Despite the changes in content and sampling methodology, data at the higher aggregated levels are comparable between SIBS 2017 and the two earlier SIBS iterations of 2009 and 2012. Caution is recommended in making comparisons at more detailed levels of aggregation.

SIBS 2017 estimates are provided primarily as percentages, accompanied by quality indicators. Data quality indicators for percentage estimates are based on standard error (SE) and number of observations in the estimates. Quality indicators for SIBS are as follows: A is very reliable (SE between 0% and 2.49%) B is reliable (SE between 2.50% and 7.49%) E is use with caution (SE between 7.50% and 14.99%) F is too unreliable to be published (SE greater than or equal to 15.00%)

Data from SIBS 2012 and SIBS 2009 are available in archived tables (Catalogue number12-604-X).


Innovative enterprises: enterprises that introduced (or implemented) a new or significantly improved product (good or service), or process, or a new marketing method, or a new organizational method in business practices, workplace organization or external relations.

Product innovation: the market introduction of a new or significantly improved good or service with respect to its capabilities, user friendliness, components or sub-systems.
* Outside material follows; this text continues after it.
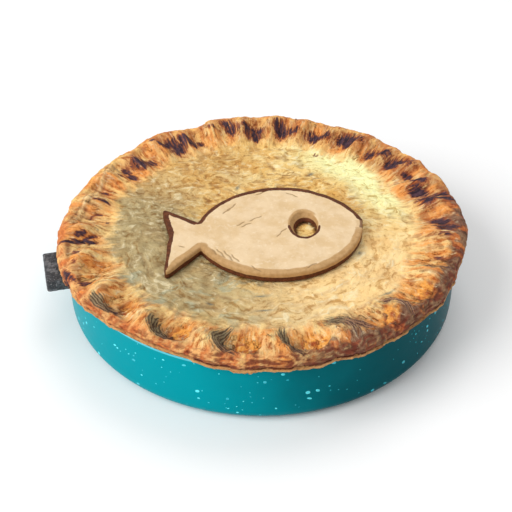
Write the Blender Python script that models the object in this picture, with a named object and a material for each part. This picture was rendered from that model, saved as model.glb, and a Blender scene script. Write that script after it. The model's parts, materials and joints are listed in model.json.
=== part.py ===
# Fish pie baked in a round enamelled steel dish. Lengths are in metres, +Z is up, and the origin is the
# centre of the dish's flat underside. The crust laps over the dish's rim, a cut-out pastry fish lies on
# the lid, and one short grip stands out of the wall at the left.
import math

import bmesh
import bpy
import numpy as np
from mathutils import Matrix

MM = 0.001
GAP = 0.3 * MM  # clearance between neighbouring solids

# Dish
DISH_RADIUS = 124.3 * MM  # outside of the wall
RIM_RADIUS = 125.0 * MM  # outside of the rolled rim
DISH_HEIGHT = 46.0 * MM
WALL = 2.5 * MM
DISH_CORNER = 9.0 * MM  # outside radius where the wall meets the base
RIM_ROLL = 2.6 * MM  # height of the rolled rim
DISH_STEPS = 72

# Grip on the wall
GRIP_ANGLE = 193.5  # degrees from +X
GRIP_REACH = 138.5 * MM  # distance of its end from the dish's axis
GRIP_WIDTH = 29.0 * MM
GRIP_THICKNESS = 9.0 * MM
GRIP_TOP = 40.0 * MM
GRIP_EDGE = 1.8 * MM  # rounding of its edges
GRIP_OVERLAP = 4.0 * MM  # how far the uncut block reaches into the wall's circle

# Pie: lid, crimped rim and body
LID_HEIGHT = 47.0 * MM
RIM_STEPS = 192  # points round the crimped rim
CRIMP_TWIST = 4.0  # degrees that a ridge leans at most between the rim and the lid
TWIST_ANGLE = 20.0  # degrees: where the ridges lean most; opposite to it they lean as much the other way
RIDGE_SHARPNESS = 1.5
CREST_HEIGHT = 52.4 * MM  # the rim's outer crest in the middle of a crimp
CREST_RISE = 1.6 * MM  # how much higher the crest is on a ridge
# Each thumb-pressed crimp, closer together at the back than at the front: its angle in degrees, and how far
# from the crimp before it to this one their ridge peaks
CRIMPS = (
    (3, 0.5), (16, 0.5), (26, 0.5), (36, 0.5), (46, 0.5), (57.5, 0.5), (69, 0.5), (80.5, 0.5), (91.5, 0.5),
    (102.5, 0.5), (114, 0.5), (124.5, 0.5), (136, 0.5), (147, 0.5), (161, 0.5), (177, 0.5), (191, 0.55),
    (205, 0.6), (222, 0.7), (240.5, 0.74), (261, 0.76), (279.5, 0.78), (301.5, 0.74), (319, 0.66), (340, 0.58),
)
# The crust's edge: angle, overhang past the dish's rim, height of its lower edge, change of crest height
EDGE = (
    (0, 4.6, 43.0, 0.0), (20, 4.8, 43.0, 0.3), (33, 3.8, 43.2, 0.0), (44, 2.4, 43.2, -0.6),
    (55, 3.8, 43.0, 0.4), (68, 2.2, 43.2, 0.0), (80, 2.8, 43.0, 0.6), (93, 2.0, 43.2, 0.0),
    (103, 3.2, 43.0, 0.6), (114, 1.6, 43.4, -3.0), (125, 3.2, 43.0, 0.2), (138, 1.6, 43.4, -2.6),
    (150, 1.7, 43.4, -1.8), (165, 1.5, 43.4, -2.8), (179, 1.7, 43.4, -2.2), (188, 3.2, 43.2, 0.0),
    (199, 4.4, 43.0, 0.4), (211, 4.0, 43.2, 0.0), (223, 2.4, 44.6, -0.4), (234, 1.6, 45.5, -0.5),
    (250, 1.6, 45.5, -0.4), (261, 2.6, 43.4, 0.3), (271, 2.4, 43.3, 0.0), (281, 2.9, 42.9, 0.3),
    (290, 1.8, 43.8, -0.6), (297, 2.9, 43.0, 0.4), (306, 1.8, 43.6, -0.5), (318, 2.6, 43.2, 0.2),
    (336, 2.4, 43.4, 0.0), (350, 3.8, 43.0, 0.0),
)
UNDER_CRUST = 1.8 * MM  # thickness of the lower pastry layer that shows at the edge
SLIT_DEPTH = 2.0 * MM  # gap between the two pastry layers
SLIT_MIDDLE = 285.0  # degrees: where the layers part most
SLIT_HEIGHT = 1.6 * MM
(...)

Product innovators: enterprises that implemented product innovation.

Process innovation: the implementation of a new or significantly improved production process, distribution method, or support activity for goods or services. Process innovators: enterprises that implemented process innovation.

Marketing innovation: the implementation of a new marketing concept or strategy that differs significantly from the enterprise's existing marketing methods and that has not been used before by the enterprise. Marketing innovators: enterprises that implemented marketing innovation.

Organizational innovation: the implementation of a new organizational method in the enterprise's business practices, workplace organization or external relations that has not been previously used by the enterprise. Organizational innovators: enterprises that implemented organizational innovation.